··· RECORDS PROVIDED ···
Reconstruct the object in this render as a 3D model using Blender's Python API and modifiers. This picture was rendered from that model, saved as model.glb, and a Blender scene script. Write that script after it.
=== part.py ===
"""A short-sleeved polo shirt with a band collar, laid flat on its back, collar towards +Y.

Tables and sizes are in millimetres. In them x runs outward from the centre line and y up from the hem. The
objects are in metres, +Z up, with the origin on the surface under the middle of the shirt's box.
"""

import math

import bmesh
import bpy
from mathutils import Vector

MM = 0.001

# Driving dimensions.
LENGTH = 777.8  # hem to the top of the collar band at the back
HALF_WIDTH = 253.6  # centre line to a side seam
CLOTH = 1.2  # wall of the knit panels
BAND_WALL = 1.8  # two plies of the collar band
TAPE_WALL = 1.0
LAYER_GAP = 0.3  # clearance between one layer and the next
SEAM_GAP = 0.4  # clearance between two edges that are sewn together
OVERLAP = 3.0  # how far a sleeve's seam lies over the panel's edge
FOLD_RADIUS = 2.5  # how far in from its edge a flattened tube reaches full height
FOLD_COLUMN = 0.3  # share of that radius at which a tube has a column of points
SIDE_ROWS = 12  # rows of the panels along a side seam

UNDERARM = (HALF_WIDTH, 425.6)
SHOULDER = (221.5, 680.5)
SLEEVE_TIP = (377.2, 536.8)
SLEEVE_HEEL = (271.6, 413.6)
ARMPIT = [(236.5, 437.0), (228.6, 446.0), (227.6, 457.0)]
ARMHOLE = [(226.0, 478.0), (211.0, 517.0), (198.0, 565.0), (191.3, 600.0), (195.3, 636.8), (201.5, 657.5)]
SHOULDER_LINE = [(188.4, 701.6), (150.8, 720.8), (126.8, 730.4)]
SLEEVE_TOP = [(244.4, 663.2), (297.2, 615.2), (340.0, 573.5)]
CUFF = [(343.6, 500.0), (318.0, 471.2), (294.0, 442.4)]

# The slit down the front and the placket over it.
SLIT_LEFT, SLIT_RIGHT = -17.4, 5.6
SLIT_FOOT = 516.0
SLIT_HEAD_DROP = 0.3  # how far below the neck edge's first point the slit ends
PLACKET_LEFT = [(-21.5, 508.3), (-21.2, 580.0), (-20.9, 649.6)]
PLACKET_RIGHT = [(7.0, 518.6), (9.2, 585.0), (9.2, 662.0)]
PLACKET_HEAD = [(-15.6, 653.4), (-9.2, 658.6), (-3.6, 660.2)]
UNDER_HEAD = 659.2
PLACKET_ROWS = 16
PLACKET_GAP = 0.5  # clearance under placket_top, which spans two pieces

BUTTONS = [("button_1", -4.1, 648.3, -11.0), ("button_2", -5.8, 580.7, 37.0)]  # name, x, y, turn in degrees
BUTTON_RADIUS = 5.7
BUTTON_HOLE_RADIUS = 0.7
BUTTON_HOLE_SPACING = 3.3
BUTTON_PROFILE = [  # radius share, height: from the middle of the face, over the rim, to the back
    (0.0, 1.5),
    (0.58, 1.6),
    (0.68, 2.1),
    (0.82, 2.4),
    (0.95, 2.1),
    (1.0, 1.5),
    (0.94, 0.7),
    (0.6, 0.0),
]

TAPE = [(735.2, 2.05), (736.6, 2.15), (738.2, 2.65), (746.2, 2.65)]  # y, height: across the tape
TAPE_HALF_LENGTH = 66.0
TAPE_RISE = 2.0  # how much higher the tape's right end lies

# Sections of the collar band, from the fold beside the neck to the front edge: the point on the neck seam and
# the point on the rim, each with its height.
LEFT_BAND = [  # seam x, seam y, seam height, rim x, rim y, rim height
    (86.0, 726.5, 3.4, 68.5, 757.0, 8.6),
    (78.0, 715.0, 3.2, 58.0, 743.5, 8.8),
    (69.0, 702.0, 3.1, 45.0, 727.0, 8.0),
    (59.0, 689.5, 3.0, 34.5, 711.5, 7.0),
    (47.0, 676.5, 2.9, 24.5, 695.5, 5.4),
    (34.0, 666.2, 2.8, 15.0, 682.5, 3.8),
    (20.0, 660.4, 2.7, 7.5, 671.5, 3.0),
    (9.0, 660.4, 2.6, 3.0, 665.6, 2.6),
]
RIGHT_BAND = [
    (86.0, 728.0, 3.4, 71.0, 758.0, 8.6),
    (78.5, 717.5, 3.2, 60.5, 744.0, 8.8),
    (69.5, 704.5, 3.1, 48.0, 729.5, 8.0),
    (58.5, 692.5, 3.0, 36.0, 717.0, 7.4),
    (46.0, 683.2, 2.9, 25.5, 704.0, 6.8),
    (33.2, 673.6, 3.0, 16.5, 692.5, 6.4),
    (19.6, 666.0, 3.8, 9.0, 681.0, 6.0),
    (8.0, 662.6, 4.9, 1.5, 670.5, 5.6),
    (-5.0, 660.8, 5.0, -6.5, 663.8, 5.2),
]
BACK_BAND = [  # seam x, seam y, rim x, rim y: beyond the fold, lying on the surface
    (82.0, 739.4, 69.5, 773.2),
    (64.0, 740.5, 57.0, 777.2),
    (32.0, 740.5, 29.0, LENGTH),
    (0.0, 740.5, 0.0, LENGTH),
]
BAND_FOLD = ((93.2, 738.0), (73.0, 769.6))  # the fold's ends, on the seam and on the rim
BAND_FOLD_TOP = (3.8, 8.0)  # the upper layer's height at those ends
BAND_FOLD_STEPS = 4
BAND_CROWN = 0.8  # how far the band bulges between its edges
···
··· RECORDS PROVIDED ···
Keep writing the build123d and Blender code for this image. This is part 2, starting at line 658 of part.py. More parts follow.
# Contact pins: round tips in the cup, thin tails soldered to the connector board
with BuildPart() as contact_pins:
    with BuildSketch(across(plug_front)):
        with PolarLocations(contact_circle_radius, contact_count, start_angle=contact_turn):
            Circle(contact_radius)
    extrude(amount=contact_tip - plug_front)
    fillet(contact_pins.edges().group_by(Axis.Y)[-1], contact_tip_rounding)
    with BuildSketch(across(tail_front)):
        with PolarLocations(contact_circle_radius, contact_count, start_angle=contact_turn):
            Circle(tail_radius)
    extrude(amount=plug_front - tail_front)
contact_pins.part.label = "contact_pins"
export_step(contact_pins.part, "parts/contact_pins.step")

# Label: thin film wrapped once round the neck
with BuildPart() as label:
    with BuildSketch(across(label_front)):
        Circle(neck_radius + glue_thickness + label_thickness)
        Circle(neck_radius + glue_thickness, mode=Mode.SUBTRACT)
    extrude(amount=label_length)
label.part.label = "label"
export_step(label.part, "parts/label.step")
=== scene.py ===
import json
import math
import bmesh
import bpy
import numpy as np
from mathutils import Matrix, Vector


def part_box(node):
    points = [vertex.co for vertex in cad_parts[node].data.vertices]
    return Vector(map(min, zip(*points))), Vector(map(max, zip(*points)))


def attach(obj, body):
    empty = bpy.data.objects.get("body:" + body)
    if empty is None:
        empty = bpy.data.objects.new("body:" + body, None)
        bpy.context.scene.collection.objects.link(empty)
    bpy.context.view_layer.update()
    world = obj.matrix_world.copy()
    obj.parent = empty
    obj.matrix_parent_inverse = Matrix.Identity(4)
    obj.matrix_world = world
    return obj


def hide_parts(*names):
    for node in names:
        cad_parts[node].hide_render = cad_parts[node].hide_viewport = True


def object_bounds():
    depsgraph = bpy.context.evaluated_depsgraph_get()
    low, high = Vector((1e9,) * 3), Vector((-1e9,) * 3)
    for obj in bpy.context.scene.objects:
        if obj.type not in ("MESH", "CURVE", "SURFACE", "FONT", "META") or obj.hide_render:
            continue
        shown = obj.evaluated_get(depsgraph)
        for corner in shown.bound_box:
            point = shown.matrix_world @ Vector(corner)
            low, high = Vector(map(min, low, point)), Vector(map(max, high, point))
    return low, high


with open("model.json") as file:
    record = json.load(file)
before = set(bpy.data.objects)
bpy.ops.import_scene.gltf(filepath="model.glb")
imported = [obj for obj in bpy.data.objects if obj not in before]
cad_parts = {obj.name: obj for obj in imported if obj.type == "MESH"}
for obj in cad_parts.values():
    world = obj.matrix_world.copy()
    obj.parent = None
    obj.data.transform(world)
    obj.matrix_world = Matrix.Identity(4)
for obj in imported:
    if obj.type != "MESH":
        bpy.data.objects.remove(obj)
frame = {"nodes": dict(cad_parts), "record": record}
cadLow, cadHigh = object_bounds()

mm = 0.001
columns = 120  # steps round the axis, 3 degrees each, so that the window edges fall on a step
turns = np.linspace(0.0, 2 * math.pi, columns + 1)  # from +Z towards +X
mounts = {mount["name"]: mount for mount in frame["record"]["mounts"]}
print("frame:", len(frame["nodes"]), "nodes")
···
··· RECORDS PROVIDED ···
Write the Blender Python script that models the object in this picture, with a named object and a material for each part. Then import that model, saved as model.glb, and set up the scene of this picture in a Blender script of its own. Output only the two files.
···
_GOAL OF THE EXERCISE_
The lines to transcribe begin at the line with "# Label: thin" and end at the line with "cadLow, cadHigh = object_bounds()"; copy them exactly, both ends included.

_FULL ANSWER_
# Label: thin film wrapped once round the neck
with BuildPart() as label:
    with BuildSketch(across(label_front)):
        Circle(neck_radius + glue_thickness + label_thickness)
        Circle(neck_radius + glue_thickness, mode=Mode.SUBTRACT)
    extrude(amount=label_length)
label.part.label = "label"
export_step(label.part, "parts/label.step")
=== scene.py ===
import json
import math
import bmesh
import bpy
import numpy as np
from mathutils import Matrix, Vector


def part_box(node):
    points = [vertex.co for vertex in cad_parts[node].data.vertices]
    return Vector(map(min, zip(*points))), Vector(map(max, zip(*points)))


def attach(obj, body):
    empty = bpy.data.objects.get("body:" + body)
    if empty is None:
        empty = bpy.data.objects.new("body:" + body, None)
        bpy.context.scene.collection.objects.link(empty)
    bpy.context.view_layer.update()
    world = obj.matrix_world.copy()
    obj.parent = empty
    obj.matrix_parent_inverse = Matrix.Identity(4)
    obj.matrix_world = world
    return obj


def hide_parts(*names):
    for node in names:
        cad_parts[node].hide_render = cad_parts[node].hide_viewport = True


def object_bounds():
    depsgraph = bpy.context.evaluated_depsgraph_get()
    low, high = Vector((1e9,) * 3), Vector((-1e9,) * 3)
    for obj in bpy.context.scene.objects:
        if obj.type not in ("MESH", "CURVE", "SURFACE", "FONT", "META") or obj.hide_render:
            continue
        shown = obj.evaluated_get(depsgraph)
        for corner in shown.bound_box:
            point = shown.matrix_world @ Vector(corner)
            low, high = Vector(map(min, low, point)), Vector(map(max, high, point))
    return low, high


with open("model.json") as file:
    record = json.load(file)
before = set(bpy.data.objects)
bpy.ops.import_scene.gltf(filepath="model.glb")
imported = [obj for obj in bpy.data.objects if obj not in before]
cad_parts = {obj.name: obj for obj in imported if obj.type == "MESH"}
for obj in cad_parts.values():
    world = obj.matrix_world.copy()
    obj.parent = None
    obj.data.transform(world)
    obj.matrix_world = Matrix.Identity(4)
for obj in imported:
    if obj.type != "MESH":
        bpy.data.objects.remove(obj)
frame = {"nodes": dict(cad_parts), "record": record}
cadLow, cadHigh = object_bounds()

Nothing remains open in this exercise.